I have a huge crush on this guy. Actually, I think I might even be in love with him. The last time we hung out, we kissed and it was great. Since then we’ve talked, but he’s not looking for a relationship. He asked if we could be friends with benefits instead. I don’t know what to do because I want to be with him in some way… but I love him and he doesn’t want a relationship. Do you think he’ll change his mind eventually? What should I do?
Honestly? No, I don’t think you should be in a friends with benefits type of relationship with this dude. Why? Because it seems like you have very strong feelings for this guy – and trying to have sex with no strings attached when you really like a guy is a recipe for heartbreak and disaster. Getting yourself into a FWB relationship is only going to make things much more complicated for you.

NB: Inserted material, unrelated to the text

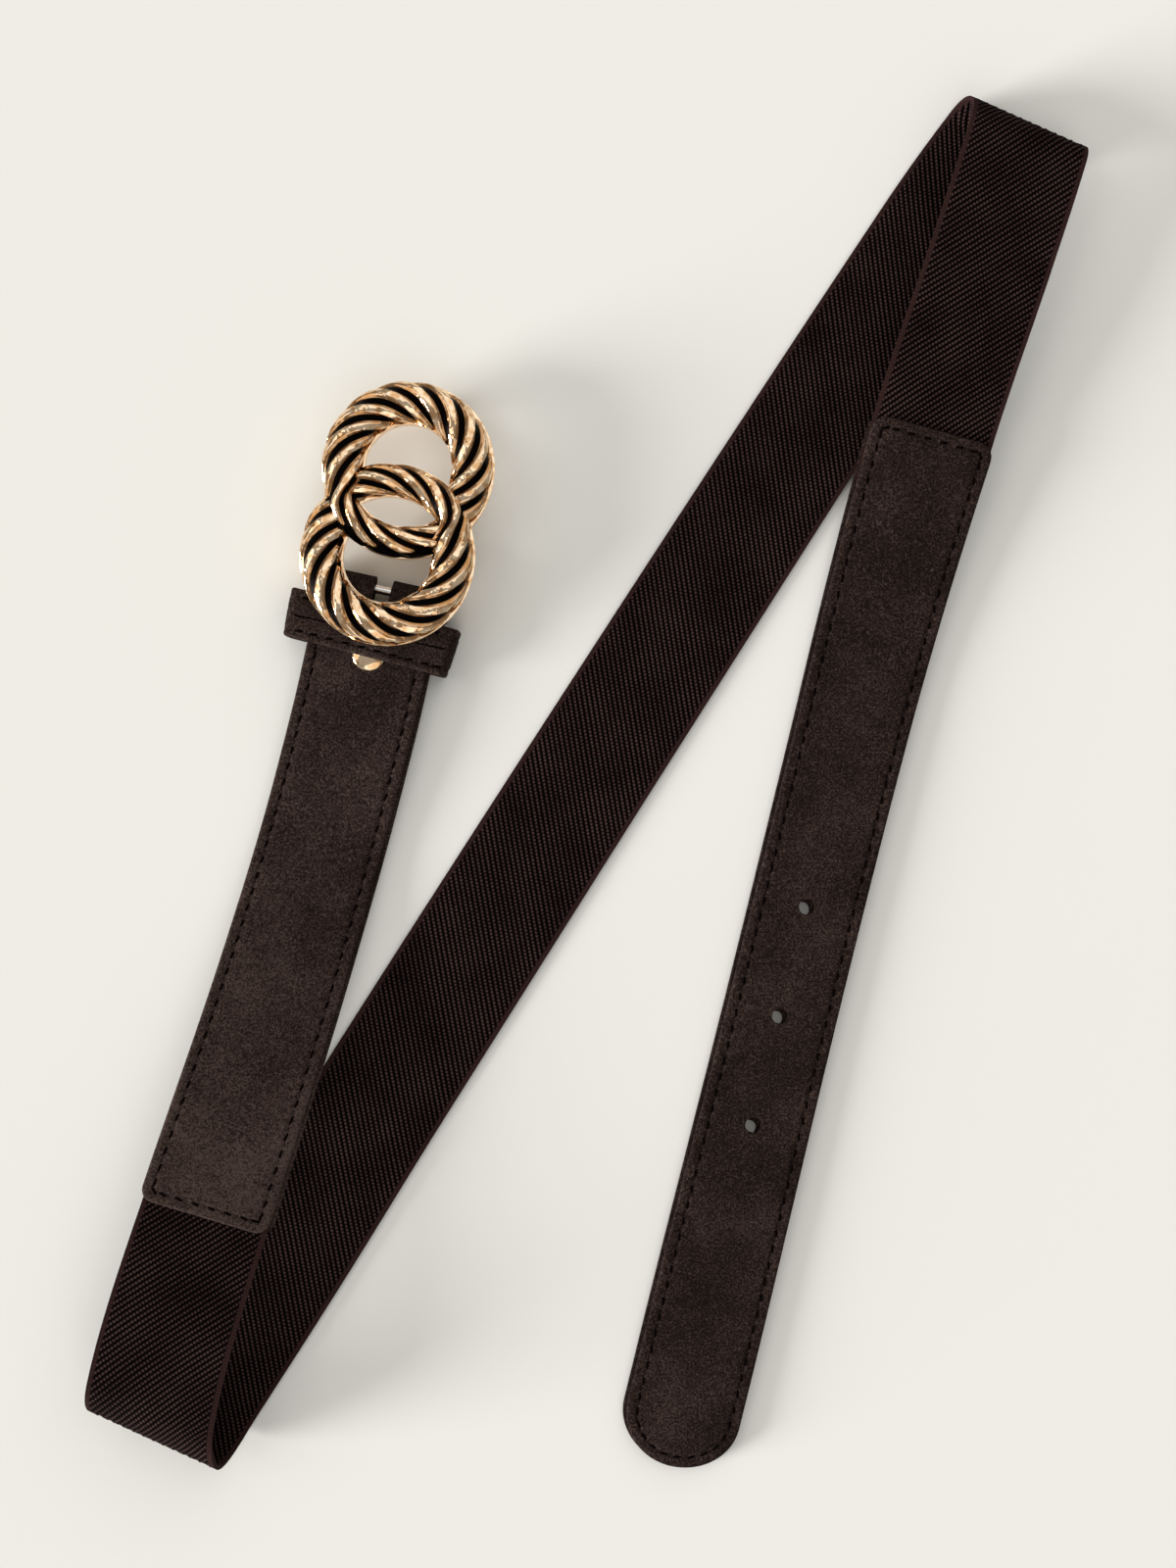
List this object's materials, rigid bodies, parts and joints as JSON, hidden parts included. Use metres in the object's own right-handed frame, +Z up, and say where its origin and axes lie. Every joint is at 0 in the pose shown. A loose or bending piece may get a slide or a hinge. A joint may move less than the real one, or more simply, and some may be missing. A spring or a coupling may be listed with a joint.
{
  "type": "elastic stretch belt",
  "caption": "Stretch belt: twill elastic band with suede tabs, keeper loop and a gold double rope-ring buckle, laid in a flat zigzag.",
  "frame": {"origin": "bottom centre of the belt's bounding box, on the surface that it lies on", "axes": "+Y towards the fold at the top of the zigzag, along the belt's longest extent; +Z up, the shortest extent"},
  "size_m": [0.2614, 0.3646, 0.0213],
  "materials": {
    "elastic": "dark brown twill elastic webbing",
    "suede": "dark brown suede, stitched near its edges",
    "gold": "polished pale gold cast alloy with black enamel between the strands",
    "steel": "bright steel rod"
  },
  "bodies": {
    "belt": {"elastic_band": "elastic", "buckle_tab": "suede", "tip_tab": "suede", "keeper_loop": "suede", "tab_rivet": "gold"},
    "buckle": {"buckle_rings": "gold", "crossbar": "steel"}
  },
  "joints": [
    {"name": "buckle_hinge", "type": "hinge", "parent": "belt", "child": "buckle", "pos_m": [-0.05501, 0.05171, 0.00445], "axis": [0.9759, -0.2183, 0], "range_deg": [-90, 11]}
  ]
}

I can totally understand that you want to at least be with this guy in some way. We’ve all been there, and we all know how much that feeling stinks. But you obviously want this dude to be your boyfriend, and he doesn’t want that – he even said it straight up to you. You shouldn’t lower your standards just so that you can be with him a little bit, because in the end, that is never going to make you happy.

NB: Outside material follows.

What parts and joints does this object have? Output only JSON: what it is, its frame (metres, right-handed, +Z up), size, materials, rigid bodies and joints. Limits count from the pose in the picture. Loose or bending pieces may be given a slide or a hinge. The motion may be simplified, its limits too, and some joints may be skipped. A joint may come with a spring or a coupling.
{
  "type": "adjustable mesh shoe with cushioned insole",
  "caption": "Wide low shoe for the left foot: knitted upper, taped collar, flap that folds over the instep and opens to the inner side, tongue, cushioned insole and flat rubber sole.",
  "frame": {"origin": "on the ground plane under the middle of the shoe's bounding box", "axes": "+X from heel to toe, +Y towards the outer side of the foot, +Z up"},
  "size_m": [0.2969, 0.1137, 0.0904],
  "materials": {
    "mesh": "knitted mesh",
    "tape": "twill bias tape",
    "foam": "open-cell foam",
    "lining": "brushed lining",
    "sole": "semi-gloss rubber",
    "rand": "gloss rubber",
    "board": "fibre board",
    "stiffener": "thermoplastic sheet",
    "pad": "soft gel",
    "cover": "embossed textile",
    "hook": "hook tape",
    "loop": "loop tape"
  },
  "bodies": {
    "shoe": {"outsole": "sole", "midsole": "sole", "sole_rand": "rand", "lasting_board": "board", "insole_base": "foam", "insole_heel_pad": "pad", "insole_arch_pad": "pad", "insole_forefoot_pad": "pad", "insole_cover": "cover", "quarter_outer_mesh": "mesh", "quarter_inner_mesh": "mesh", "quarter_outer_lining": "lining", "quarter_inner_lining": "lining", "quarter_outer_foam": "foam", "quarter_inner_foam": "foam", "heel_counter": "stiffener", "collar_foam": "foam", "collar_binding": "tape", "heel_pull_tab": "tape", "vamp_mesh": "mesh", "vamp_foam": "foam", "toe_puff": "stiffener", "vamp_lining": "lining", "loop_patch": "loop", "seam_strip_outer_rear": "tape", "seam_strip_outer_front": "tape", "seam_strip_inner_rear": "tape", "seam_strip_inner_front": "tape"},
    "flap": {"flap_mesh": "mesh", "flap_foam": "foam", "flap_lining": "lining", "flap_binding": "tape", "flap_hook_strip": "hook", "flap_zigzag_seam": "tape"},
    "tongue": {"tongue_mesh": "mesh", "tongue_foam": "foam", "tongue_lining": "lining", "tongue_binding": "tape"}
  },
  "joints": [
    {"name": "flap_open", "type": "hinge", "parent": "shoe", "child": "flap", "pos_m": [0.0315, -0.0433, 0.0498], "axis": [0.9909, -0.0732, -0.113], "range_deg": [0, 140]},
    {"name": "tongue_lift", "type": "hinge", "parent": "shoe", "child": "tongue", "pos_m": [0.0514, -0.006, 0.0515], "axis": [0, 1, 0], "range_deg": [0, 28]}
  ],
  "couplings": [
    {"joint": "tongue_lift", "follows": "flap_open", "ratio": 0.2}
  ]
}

I mean, yeah, it might make you happy in the moment, when you two are cuddling in his bed. But what about the next few days, when you haven’t heard from him? Or what about if you see him flirting with another girl? Or if you hear about him actually being with another girl? That’s going to really, really hurt.
While FWB’s can be fun at times, they almost never end well – especially when you go into the situation with strong feelings for the other person. Yes, it’s possible for him to change his mind, but honestly, it most likely won’t happen. You can’t go into this thinking that he might end up being your boyfriend, because those expectations are too high for a strictly hook-up relationship.
Honestly, this dude is basically asking if he can use you for sex. If you didn’t like the guy, and you wanted the same thing, then I would say try it. But you do want something more, which is why it’s a bad idea for you to get involved with him like this. If he really wanted to be with you, he would be willing to settle down now. Sometimes, it’s better to leave a guy hanging then to give him exactly what he wants. Maybe if he sees what he’s missing out on, he’ll change his mind about you. And if not? Well, it’s his loss.